Go through the entries below and pick out every line with "parts".

Part of a data file:
****************
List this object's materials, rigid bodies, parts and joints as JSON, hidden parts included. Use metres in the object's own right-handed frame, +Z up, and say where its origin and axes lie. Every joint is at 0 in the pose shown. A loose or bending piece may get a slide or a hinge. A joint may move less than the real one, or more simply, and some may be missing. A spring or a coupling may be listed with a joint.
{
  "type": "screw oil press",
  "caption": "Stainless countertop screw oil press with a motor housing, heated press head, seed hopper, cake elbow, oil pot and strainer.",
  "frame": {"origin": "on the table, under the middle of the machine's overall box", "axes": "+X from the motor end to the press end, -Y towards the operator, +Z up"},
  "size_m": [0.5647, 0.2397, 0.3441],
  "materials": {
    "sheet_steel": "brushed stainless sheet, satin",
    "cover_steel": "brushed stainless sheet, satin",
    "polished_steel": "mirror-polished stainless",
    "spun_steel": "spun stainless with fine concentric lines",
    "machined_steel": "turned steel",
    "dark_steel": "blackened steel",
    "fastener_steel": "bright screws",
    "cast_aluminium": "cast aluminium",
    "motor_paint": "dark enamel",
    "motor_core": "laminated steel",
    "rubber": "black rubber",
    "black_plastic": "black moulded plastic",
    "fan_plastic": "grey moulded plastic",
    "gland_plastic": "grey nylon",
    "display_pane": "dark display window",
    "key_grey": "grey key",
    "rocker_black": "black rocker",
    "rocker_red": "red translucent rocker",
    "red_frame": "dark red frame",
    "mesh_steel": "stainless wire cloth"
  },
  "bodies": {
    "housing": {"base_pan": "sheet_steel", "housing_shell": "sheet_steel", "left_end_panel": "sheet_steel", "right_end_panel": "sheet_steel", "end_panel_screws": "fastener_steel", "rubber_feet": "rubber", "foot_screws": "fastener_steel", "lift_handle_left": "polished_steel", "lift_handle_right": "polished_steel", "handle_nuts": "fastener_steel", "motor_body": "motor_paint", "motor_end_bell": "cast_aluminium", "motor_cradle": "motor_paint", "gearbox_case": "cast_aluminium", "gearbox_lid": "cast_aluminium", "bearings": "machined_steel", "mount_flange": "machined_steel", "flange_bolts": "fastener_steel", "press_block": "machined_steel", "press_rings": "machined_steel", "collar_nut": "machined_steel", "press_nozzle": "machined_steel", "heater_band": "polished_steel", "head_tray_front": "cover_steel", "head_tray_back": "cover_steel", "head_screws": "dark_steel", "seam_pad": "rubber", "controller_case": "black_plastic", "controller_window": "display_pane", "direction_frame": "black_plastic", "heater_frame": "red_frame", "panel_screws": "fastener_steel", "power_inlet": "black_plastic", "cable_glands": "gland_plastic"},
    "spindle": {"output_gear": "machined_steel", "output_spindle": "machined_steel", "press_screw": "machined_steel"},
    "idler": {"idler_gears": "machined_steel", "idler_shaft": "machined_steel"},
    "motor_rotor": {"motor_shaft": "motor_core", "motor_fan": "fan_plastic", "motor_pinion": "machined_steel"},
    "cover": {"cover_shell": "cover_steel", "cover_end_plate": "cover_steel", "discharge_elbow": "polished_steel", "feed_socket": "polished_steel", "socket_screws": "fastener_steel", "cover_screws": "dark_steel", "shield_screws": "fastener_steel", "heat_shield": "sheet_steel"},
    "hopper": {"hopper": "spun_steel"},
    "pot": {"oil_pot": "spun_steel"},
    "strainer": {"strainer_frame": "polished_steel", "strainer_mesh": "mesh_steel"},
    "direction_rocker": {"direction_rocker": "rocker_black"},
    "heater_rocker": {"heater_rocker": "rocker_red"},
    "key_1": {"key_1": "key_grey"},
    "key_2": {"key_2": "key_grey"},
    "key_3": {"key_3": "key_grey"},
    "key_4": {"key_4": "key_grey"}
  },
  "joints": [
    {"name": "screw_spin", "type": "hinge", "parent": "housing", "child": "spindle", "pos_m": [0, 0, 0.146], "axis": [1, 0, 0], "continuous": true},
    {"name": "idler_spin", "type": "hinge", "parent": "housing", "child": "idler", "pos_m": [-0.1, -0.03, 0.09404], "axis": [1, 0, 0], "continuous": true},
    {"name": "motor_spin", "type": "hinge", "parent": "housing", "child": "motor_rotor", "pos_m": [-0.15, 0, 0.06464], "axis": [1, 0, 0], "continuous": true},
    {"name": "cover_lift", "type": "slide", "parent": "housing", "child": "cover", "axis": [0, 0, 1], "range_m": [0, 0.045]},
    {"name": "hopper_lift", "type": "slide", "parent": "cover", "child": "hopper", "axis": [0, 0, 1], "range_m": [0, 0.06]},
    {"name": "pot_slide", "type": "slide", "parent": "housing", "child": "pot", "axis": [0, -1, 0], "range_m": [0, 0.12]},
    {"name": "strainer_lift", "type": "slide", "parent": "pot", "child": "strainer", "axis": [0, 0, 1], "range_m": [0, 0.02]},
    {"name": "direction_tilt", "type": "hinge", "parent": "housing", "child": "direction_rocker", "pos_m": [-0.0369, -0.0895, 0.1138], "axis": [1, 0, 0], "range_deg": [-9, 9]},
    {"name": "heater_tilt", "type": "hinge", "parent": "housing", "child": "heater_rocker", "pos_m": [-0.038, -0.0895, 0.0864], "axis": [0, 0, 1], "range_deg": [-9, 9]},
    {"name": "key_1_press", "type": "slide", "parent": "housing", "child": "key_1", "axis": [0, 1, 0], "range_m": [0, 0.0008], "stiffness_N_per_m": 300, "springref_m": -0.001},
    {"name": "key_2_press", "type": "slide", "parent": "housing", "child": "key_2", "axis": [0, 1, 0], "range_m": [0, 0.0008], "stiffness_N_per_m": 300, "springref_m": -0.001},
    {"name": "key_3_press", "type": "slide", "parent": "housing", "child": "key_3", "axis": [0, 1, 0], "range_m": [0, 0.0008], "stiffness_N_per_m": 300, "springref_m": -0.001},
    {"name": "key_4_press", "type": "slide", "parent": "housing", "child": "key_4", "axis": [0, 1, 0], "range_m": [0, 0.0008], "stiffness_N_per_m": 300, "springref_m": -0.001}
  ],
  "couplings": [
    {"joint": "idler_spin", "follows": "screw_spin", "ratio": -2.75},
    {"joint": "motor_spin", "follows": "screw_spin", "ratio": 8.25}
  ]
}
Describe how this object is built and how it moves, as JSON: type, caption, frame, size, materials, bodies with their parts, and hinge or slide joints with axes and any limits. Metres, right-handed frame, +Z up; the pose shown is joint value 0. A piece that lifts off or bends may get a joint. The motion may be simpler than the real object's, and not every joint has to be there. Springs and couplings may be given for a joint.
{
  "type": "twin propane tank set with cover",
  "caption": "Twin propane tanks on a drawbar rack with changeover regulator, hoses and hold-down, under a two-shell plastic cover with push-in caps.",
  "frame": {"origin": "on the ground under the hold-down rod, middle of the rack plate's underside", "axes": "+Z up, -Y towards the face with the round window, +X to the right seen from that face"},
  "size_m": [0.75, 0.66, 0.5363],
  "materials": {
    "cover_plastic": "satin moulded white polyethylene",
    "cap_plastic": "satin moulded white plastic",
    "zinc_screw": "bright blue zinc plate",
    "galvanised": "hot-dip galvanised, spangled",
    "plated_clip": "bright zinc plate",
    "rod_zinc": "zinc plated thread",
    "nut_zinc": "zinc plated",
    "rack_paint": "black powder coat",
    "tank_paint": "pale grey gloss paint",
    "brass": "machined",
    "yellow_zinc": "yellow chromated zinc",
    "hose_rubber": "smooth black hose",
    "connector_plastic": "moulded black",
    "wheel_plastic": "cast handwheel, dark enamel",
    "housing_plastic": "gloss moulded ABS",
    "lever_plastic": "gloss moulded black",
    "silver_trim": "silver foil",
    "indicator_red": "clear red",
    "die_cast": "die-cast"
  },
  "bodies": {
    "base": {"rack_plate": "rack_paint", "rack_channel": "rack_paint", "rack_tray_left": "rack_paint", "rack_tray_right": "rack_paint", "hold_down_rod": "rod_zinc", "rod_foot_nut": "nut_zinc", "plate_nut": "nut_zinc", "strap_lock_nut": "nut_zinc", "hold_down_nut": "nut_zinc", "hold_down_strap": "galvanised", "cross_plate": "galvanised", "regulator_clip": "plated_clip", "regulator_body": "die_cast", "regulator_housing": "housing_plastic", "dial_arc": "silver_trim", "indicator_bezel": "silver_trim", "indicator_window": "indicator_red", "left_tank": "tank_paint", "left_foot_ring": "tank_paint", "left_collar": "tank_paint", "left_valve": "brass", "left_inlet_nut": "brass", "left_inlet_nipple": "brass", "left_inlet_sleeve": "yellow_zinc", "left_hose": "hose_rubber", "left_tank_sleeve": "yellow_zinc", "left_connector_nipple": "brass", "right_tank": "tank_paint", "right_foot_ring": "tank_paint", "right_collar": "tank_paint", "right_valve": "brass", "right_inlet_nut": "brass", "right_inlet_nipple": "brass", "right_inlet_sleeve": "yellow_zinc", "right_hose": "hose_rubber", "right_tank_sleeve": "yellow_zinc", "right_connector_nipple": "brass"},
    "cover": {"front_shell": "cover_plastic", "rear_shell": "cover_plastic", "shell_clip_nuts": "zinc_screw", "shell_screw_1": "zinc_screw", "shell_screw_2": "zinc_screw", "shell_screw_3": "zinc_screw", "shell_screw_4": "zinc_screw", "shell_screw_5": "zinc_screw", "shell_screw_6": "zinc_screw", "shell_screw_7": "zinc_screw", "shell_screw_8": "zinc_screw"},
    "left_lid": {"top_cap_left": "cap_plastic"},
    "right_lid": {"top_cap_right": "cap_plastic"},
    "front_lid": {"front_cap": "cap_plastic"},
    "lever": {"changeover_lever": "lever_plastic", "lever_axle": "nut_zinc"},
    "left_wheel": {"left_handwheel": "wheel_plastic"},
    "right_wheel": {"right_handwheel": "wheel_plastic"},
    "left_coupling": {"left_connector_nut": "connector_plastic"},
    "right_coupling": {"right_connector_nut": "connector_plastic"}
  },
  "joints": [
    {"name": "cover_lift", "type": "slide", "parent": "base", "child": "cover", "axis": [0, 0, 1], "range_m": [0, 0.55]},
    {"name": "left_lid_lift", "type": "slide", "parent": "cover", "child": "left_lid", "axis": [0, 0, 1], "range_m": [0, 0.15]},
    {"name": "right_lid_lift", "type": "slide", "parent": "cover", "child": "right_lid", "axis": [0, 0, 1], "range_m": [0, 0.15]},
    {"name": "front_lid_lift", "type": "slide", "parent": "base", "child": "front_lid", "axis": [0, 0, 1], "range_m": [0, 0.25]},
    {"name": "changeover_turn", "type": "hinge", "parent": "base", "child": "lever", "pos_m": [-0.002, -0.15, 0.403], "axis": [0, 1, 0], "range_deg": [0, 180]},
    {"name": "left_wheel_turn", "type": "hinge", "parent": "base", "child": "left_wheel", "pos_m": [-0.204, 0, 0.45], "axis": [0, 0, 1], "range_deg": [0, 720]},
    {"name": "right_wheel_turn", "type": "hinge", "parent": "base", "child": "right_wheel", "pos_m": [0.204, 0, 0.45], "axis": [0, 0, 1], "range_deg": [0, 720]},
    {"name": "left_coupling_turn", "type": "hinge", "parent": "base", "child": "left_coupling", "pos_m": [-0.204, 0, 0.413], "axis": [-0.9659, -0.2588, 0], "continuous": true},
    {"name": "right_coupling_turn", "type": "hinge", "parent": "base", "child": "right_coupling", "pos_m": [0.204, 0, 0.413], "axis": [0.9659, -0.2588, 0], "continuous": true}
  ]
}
****************
TASK RESPONSE:
List this object's materials, rigid bodies, parts and joints as JSON, hidden parts included. Use metres in the object's own right-handed frame, +Z up, and say where its origin and axes lie. Every joint is at 0 in the pose shown. A loose or bending piece may get a slide or a hinge. A joint may move less than the real one, or more simply, and some may be missing. A spring or a coupling may be listed with a joint.
Describe how this object is built and how it moves, as JSON: type, caption, frame, size, materials, bodies with their parts, and hinge or slide joints with axes and any limits. Metres, right-handed frame, +Z up; the pose shown is joint value 0. A piece that lifts off or bends may get a joint. The motion may be simpler than the real object's, and not every joint has to be there. Springs and couplings may be given for a joint.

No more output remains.